Da der beim Landesgericht St. Pölten eingebrachte Strafantrag später, nämlich (durch aktenmäßig dokumentierte Verneinung von Gründen nach § 485 Abs 1 Z 1 bis 3 StPO) am 8. Juli 2020, rechtswirksam wurde, hat dies – nach dem oben Gesagten – die Zuständigkeit des Landesgerichts Salzburg zur Führung des (verbundenen) Verfahrens über beide Strafanträge zur Folge.

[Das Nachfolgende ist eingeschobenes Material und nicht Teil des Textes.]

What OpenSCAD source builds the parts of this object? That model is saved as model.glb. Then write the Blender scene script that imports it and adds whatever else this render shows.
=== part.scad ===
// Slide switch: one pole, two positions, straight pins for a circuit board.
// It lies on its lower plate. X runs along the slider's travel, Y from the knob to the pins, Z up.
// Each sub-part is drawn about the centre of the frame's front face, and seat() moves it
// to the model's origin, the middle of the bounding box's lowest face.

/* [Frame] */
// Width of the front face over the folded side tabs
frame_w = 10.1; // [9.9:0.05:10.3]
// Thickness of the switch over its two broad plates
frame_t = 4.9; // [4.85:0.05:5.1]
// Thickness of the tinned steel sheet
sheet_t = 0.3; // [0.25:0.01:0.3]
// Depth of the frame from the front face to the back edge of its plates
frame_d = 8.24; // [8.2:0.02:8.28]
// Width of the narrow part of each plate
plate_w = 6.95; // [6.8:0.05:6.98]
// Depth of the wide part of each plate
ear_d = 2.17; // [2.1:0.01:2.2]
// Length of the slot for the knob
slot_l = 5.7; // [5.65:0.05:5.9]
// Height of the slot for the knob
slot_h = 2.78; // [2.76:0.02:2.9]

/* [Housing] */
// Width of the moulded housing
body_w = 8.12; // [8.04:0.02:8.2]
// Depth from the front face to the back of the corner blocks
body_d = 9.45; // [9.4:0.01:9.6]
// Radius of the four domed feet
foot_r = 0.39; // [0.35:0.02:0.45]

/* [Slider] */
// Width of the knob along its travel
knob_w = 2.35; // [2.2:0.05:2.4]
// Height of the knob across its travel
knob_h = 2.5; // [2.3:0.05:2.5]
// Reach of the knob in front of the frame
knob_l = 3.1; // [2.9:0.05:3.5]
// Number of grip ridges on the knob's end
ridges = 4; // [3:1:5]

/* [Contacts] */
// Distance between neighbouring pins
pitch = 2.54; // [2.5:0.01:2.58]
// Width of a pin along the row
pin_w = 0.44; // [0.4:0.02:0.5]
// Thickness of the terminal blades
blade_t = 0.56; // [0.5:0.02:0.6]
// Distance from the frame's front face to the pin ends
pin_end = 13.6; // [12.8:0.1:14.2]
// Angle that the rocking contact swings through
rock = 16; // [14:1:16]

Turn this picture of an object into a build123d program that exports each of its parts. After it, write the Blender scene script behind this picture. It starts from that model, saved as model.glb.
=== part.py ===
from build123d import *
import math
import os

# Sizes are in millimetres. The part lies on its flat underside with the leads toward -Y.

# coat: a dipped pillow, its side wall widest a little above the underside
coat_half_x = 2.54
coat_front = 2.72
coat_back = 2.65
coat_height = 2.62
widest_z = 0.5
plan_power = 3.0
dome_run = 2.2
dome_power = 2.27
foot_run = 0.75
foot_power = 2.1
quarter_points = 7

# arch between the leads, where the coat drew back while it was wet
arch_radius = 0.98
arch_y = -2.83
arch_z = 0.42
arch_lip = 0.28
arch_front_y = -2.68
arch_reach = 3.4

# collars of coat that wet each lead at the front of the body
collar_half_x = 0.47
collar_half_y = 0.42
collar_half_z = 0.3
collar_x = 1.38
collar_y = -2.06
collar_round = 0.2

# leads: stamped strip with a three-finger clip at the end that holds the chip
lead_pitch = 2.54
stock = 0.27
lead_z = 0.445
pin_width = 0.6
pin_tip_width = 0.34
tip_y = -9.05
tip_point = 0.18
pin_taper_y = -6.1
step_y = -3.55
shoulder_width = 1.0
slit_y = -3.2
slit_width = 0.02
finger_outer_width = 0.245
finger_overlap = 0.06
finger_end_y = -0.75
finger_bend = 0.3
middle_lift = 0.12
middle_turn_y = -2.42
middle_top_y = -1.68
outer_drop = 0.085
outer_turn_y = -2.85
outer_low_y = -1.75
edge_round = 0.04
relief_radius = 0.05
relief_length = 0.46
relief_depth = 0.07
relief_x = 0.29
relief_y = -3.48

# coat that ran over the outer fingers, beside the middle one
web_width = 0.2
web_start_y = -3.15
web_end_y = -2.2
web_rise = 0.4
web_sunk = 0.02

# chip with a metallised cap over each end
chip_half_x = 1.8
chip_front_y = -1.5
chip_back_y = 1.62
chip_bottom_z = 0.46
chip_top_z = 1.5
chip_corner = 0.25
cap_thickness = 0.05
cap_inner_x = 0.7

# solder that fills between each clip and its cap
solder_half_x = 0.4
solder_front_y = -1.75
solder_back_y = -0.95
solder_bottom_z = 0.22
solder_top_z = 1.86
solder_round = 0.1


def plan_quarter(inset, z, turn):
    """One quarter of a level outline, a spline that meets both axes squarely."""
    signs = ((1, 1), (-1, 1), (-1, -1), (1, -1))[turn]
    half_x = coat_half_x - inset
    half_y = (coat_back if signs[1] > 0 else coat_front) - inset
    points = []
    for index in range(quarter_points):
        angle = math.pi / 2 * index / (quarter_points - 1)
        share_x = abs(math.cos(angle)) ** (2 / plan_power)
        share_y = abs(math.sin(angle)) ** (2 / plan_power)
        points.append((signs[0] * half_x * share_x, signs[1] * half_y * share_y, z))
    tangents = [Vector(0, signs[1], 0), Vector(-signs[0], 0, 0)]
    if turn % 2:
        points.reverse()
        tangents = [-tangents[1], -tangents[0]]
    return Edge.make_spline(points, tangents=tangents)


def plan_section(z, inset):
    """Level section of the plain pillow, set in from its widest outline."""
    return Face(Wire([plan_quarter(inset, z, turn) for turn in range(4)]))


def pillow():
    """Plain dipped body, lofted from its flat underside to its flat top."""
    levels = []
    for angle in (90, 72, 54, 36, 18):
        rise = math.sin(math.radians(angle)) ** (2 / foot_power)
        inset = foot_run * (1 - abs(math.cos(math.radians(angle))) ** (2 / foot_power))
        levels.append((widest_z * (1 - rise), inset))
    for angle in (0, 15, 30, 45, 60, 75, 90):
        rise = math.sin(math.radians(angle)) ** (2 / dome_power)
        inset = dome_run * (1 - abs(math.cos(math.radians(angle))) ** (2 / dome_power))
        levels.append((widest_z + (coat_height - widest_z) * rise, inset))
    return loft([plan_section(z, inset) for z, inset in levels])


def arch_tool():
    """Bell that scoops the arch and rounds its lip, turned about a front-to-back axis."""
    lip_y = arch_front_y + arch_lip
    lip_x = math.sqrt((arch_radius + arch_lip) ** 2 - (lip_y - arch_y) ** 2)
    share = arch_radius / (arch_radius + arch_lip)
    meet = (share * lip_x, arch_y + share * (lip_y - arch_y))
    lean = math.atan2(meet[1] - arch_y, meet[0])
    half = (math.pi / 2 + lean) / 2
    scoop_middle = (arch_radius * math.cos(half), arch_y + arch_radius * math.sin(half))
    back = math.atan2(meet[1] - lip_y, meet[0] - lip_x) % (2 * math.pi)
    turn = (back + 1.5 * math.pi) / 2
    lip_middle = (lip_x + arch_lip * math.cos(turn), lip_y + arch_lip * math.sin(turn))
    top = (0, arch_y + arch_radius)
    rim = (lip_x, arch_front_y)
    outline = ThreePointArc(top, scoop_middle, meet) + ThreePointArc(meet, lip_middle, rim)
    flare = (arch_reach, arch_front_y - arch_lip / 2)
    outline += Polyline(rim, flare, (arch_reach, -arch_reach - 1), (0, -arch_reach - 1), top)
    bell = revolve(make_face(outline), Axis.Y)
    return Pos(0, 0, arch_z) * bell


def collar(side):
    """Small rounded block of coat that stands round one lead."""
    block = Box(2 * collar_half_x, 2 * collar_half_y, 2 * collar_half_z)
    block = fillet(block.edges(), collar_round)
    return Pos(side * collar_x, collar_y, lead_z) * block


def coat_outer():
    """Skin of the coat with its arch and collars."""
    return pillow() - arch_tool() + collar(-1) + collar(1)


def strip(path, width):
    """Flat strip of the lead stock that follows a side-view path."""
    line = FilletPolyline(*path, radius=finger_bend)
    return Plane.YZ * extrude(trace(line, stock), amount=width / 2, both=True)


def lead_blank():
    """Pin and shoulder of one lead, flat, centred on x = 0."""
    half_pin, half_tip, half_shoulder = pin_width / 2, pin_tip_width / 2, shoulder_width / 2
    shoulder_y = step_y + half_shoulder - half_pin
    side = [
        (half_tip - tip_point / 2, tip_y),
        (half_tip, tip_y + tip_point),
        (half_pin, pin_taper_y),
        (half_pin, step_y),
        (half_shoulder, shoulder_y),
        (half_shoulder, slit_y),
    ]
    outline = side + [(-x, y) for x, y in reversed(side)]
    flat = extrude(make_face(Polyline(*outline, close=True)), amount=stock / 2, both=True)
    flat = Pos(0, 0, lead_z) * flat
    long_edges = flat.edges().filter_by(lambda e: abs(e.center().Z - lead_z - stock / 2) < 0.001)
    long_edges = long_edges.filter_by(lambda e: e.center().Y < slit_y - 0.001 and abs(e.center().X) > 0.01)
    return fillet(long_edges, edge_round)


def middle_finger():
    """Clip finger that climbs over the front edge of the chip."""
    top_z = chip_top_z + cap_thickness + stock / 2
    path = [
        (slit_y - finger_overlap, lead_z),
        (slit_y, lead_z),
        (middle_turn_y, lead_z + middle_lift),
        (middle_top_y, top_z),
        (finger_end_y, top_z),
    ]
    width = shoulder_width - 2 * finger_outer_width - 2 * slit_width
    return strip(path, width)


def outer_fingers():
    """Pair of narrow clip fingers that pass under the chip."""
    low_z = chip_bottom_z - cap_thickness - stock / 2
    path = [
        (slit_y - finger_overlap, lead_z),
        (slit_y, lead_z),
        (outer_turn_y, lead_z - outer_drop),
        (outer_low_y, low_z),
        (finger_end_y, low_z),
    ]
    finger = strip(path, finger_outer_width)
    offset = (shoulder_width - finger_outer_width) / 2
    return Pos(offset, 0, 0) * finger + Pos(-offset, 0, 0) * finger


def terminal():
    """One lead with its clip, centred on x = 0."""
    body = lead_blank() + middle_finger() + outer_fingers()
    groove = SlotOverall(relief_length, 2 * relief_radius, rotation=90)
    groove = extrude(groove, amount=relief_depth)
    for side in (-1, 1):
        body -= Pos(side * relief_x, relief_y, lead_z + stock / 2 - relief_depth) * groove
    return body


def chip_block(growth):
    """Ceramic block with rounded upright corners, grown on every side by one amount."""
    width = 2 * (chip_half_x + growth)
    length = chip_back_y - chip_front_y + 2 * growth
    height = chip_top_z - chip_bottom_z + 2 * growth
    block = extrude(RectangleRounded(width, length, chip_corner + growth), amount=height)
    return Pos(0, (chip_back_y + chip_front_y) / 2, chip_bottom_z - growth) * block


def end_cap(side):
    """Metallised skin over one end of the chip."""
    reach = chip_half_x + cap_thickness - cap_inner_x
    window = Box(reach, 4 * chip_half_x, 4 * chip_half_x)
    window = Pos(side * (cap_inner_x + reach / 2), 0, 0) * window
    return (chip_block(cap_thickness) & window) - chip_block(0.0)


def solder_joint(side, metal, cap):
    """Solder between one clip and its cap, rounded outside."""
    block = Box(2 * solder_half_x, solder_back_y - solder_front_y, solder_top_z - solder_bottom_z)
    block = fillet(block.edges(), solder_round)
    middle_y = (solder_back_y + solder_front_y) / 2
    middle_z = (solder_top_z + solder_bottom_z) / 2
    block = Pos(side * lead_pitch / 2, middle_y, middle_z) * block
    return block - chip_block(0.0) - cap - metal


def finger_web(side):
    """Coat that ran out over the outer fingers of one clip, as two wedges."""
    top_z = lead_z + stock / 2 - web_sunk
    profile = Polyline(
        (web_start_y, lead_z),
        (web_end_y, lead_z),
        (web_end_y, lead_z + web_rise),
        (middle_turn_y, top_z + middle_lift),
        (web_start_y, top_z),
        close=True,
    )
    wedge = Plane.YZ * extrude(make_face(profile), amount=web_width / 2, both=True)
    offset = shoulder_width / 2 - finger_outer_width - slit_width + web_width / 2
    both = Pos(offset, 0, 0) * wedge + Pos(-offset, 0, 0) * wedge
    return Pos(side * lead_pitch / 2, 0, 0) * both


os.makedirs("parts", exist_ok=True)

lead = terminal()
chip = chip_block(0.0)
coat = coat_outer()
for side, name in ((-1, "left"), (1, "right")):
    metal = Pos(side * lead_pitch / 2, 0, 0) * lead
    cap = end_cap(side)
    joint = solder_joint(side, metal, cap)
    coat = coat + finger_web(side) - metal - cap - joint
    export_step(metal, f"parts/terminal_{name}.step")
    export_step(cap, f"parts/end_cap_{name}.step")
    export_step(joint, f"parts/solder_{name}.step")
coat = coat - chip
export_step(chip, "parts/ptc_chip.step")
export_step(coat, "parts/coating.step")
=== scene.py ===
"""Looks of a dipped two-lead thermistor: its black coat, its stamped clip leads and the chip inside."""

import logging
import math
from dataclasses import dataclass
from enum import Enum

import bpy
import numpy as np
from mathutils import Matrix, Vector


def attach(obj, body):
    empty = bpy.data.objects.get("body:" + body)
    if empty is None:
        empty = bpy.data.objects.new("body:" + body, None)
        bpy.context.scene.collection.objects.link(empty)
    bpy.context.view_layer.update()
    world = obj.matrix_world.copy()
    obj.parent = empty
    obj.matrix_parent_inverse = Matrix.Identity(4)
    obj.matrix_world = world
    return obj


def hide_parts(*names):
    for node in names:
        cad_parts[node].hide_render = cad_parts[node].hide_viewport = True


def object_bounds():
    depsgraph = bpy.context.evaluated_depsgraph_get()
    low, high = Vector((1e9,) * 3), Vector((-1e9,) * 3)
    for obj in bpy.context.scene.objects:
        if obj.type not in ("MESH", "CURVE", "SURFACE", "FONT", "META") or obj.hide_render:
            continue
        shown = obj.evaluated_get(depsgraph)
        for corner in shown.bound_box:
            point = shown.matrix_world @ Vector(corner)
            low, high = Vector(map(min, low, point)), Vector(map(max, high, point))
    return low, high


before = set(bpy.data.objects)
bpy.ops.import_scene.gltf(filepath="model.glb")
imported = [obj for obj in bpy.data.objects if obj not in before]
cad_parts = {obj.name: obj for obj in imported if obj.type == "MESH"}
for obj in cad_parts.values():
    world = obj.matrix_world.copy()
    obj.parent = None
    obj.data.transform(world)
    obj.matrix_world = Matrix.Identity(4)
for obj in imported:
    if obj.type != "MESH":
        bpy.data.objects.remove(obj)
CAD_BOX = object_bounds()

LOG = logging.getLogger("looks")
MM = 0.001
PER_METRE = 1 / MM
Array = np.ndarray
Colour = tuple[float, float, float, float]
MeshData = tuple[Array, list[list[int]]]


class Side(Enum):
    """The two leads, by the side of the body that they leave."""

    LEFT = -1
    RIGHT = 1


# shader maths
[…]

Hinzugefügt sei, dass die vom Landesgericht Salzburg verfügte Verfahrensverbindung nach § 37 Abs 3 StPO unzulässig gewesen wäre, wenn die Rechtswirksamkeit des bei ihm eingebrachten Strafantrags – wie es rechtsirrig vermeint – noch gar nicht eingetreten wäre (RIS-Justiz RS0123444, RS0123445 [T7]).

Rechtssätze
1
  • RS0132157OGH Rechtssatz

    31. Januar 2024·3 Entscheidungen

    1. Die Verbindung zweier Hauptverfahren gemäß § 37 Abs 3 StPO setzt – auch im Verfahren vor dem Einzelrichter des Landesgerichts oder dem Bezirksgericht – die Rechtswirksamkeit (§ 4 Abs 2 StPO) beider Anklagen voraus. Im Fall des § 37 Abs 3 zweiter Halbsatz iVm Abs 2 zweiter Satz StPO zuständigkeitsbegründend zuvorgekommen ist jenes Gericht, bei dem die Anklage zuerst rechtswirksam wurde. 2. Im einzelrichterlichen Verfahren tritt die Rechtswirksamkeit der Anklage mit dem positiven Abschluss einer amtswegigen Vorprüfung des Strafantrags ein. Sie findet dort jedoch – anders als im kollegialgerichtlichen Verfahren – keinen beschlussförmigen Ausdruck, sondern zeigt sich erst im darauf folgenden Akt der Einleitung des Hauptverfahrens. 3. Die Einleitung des Hauptverfahrens (§ 4 Abs 2 StPO) geschieht im einzelrichterlichen Verfahren durch die Anordnung der Hauptverhandlung (§ 450 und § 485 Abs 1 Z 4 StPO). Unter dieser Anordnung wird (keineswegs nur das "Ausschreiben" einer Hauptverhandlung, sondern) jedes Verhalten des Gerichts verstanden, das die Bejahung der Prozessvoraussetzungen (den positiven Ausgang der amtswegigen Vorprüfung) unmissverständlich erkennen lässt. Dies trifft auf jede Entscheidung zu, deren Ergebnis keines nach (im landesgerichtlichen Verfahren:) § 485 Abs 1 Z 1 bis Z 3 StPO oder (im bezirksgerichtlichen Verfahren:) § 450 erster Satz StPO (beschlussförmiger Ausspruch sachlicher Unzuständigkeit), § 451 Abs 2 StPO (beschlussförmige Verfahrenseinstellung) oder § 38 StPO (Wahrnehmung eigener Unzuständigkeit nach § 36 Abs 3, Abs 5; § 37 Abs 1, Abs 2 StPO) ist, also jeder contrarius actus dazu. 4. Bei der amtswegigen Vorprüfung des Strafantrags (noch) außer Betracht zu bleiben hat die Anhängigkeit eines im Sinn des § 37 Abs 3 StPO konnexen Hauptverfahrens bei (irgend-)einem Gericht. Vielmehr hat sich die Vorprüfung – isoliert – auf jenes (Haupt-)Verfahren zu beziehen, das durch die Einbringung dieses (einen) Strafantrags begonnen hat.